*Supplied material*:
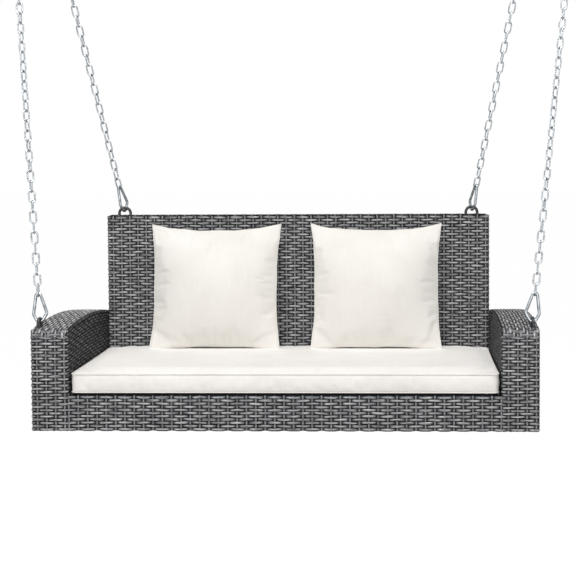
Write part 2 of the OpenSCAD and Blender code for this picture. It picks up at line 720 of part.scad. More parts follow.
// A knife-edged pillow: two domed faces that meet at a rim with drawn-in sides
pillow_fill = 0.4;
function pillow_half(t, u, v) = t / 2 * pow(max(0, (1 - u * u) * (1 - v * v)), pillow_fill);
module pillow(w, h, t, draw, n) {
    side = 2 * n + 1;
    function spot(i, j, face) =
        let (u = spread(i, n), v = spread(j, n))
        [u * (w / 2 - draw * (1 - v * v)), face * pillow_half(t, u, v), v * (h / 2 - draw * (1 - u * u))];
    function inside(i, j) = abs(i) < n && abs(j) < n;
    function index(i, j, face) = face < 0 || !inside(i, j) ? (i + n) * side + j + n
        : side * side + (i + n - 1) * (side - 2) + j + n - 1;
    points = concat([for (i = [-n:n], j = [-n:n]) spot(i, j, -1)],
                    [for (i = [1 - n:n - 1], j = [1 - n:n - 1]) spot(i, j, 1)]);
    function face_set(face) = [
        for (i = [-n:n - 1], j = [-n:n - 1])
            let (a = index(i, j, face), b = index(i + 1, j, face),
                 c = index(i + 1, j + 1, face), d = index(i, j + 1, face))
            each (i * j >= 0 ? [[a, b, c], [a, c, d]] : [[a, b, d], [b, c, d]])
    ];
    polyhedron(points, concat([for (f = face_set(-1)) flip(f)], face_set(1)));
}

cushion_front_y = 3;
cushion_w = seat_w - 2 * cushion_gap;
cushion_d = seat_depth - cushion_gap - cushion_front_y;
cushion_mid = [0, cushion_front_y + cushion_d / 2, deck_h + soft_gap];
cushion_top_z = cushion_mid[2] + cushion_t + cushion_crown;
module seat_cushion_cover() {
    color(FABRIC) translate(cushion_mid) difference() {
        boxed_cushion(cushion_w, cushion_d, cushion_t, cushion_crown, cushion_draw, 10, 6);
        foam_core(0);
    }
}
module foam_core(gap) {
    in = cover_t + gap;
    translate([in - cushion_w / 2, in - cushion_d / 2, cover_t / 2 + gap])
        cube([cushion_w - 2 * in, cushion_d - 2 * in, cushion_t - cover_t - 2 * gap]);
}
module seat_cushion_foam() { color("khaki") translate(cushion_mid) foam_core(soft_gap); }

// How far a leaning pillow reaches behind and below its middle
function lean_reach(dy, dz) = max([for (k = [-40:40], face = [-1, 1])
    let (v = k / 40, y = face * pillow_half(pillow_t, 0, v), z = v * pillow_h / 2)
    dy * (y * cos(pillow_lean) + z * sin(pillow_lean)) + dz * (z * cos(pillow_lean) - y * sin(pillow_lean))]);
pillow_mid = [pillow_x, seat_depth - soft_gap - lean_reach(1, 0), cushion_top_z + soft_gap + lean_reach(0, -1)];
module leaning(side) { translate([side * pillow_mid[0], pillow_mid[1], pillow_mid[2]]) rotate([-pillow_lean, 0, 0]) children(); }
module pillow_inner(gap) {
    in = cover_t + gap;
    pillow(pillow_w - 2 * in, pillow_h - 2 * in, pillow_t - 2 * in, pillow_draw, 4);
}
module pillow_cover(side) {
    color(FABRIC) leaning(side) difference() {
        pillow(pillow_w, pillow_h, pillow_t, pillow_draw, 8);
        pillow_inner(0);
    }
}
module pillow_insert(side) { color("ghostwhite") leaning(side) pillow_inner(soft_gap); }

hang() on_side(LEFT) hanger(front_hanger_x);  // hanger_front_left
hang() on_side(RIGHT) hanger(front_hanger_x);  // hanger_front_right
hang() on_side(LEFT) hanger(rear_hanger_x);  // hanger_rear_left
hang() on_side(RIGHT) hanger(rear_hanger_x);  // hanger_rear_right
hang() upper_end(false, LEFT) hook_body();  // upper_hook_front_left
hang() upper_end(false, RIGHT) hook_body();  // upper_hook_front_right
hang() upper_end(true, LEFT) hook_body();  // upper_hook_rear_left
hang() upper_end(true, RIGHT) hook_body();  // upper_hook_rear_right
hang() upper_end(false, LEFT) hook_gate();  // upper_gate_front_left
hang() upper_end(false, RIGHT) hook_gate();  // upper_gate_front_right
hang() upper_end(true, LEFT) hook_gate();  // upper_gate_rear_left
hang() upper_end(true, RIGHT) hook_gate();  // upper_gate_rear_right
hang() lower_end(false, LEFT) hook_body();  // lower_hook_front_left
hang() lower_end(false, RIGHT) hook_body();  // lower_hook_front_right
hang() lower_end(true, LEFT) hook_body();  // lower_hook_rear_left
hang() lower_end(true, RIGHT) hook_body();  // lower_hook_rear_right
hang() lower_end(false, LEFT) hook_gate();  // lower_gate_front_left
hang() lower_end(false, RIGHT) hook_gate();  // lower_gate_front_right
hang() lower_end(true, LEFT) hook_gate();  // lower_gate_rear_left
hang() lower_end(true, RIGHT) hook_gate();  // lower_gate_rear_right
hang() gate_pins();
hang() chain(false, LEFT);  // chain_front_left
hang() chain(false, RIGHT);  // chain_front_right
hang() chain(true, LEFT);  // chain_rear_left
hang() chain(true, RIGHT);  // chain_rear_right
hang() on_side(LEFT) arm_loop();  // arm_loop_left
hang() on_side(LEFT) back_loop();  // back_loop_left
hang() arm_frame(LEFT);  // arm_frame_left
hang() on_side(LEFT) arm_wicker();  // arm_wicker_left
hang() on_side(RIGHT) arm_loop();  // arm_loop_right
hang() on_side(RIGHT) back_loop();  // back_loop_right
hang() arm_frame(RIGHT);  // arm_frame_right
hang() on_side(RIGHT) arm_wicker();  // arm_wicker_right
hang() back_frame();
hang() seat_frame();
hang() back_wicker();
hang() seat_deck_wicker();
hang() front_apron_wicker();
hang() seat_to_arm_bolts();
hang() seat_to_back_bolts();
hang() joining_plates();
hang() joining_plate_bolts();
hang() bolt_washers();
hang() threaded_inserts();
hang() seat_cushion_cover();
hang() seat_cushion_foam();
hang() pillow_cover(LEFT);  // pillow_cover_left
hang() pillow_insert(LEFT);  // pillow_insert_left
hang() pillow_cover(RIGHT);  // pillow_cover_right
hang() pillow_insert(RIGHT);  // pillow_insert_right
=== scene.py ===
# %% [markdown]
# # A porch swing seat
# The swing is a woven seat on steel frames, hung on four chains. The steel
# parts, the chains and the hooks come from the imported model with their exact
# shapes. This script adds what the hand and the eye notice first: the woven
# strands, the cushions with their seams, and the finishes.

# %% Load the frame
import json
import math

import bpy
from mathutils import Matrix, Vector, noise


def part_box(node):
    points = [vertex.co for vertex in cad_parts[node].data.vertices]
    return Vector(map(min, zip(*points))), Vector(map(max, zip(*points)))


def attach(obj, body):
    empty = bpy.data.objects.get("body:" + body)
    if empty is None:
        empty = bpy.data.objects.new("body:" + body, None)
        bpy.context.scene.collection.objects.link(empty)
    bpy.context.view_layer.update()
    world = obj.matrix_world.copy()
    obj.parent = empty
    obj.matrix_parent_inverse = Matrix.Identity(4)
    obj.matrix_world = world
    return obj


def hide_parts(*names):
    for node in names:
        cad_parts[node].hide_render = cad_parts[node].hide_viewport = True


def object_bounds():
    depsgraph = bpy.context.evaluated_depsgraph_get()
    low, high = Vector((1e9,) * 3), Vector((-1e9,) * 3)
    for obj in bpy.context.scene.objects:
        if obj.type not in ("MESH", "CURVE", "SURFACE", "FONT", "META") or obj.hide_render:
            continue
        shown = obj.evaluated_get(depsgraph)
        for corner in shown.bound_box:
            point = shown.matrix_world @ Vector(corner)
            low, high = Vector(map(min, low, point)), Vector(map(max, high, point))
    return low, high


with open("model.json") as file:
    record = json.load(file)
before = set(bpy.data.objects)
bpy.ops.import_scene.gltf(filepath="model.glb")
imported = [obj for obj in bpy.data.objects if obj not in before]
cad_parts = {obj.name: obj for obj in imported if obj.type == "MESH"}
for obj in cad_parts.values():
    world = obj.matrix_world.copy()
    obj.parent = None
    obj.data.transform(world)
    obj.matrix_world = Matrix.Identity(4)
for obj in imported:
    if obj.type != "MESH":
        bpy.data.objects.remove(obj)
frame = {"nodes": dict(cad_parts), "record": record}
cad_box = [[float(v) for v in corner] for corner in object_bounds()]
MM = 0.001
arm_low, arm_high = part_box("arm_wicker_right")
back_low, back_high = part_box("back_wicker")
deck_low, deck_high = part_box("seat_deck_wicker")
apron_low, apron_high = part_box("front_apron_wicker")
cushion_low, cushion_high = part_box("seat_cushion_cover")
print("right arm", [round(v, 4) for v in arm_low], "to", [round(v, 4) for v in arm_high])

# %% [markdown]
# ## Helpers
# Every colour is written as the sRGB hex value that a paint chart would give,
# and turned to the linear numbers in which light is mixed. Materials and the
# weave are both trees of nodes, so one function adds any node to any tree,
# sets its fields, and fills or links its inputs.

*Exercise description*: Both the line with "hang() seat_cushion_cover();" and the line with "obj.parent = None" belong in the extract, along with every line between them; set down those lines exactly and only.

*Response*:
hang() seat_cushion_cover();
hang() seat_cushion_foam();
hang() pillow_cover(LEFT);  // pillow_cover_left
hang() pillow_insert(LEFT);  // pillow_insert_left
hang() pillow_cover(RIGHT);  // pillow_cover_right
hang() pillow_insert(RIGHT);  // pillow_insert_right
=== scene.py ===
# %% [markdown]
# # A porch swing seat
# The swing is a woven seat on steel frames, hung on four chains. The steel
# parts, the chains and the hooks come from the imported model with their exact
# shapes. This script adds what the hand and the eye notice first: the woven
# strands, the cushions with their seams, and the finishes.

# %% Load the frame
import json
import math

import bpy
from mathutils import Matrix, Vector, noise


def part_box(node):
    points = [vertex.co for vertex in cad_parts[node].data.vertices]
    return Vector(map(min, zip(*points))), Vector(map(max, zip(*points)))


def attach(obj, body):
    empty = bpy.data.objects.get("body:" + body)
    if empty is None:
        empty = bpy.data.objects.new("body:" + body, None)
        bpy.context.scene.collection.objects.link(empty)
    bpy.context.view_layer.update()
    world = obj.matrix_world.copy()
    obj.parent = empty
    obj.matrix_parent_inverse = Matrix.Identity(4)
    obj.matrix_world = world
    return obj


def hide_parts(*names):
    for node in names:
        cad_parts[node].hide_render = cad_parts[node].hide_viewport = True


def object_bounds():
    depsgraph = bpy.context.evaluated_depsgraph_get()
    low, high = Vector((1e9,) * 3), Vector((-1e9,) * 3)
    for obj in bpy.context.scene.objects:
        if obj.type not in ("MESH", "CURVE", "SURFACE", "FONT", "META") or obj.hide_render:
            continue
        shown = obj.evaluated_get(depsgraph)
        for corner in shown.bound_box:
            point = shown.matrix_world @ Vector(corner)
            low, high = Vector(map(min, low, point)), Vector(map(max, high, point))
    return low, high


with open("model.json") as file:
    record = json.load(file)
before = set(bpy.data.objects)
bpy.ops.import_scene.gltf(filepath="model.glb")
imported = [obj for obj in bpy.data.objects if obj not in before]
cad_parts = {obj.name: obj for obj in imported if obj.type == "MESH"}
for obj in cad_parts.values():
    world = obj.matrix_world.copy()
    obj.parent = None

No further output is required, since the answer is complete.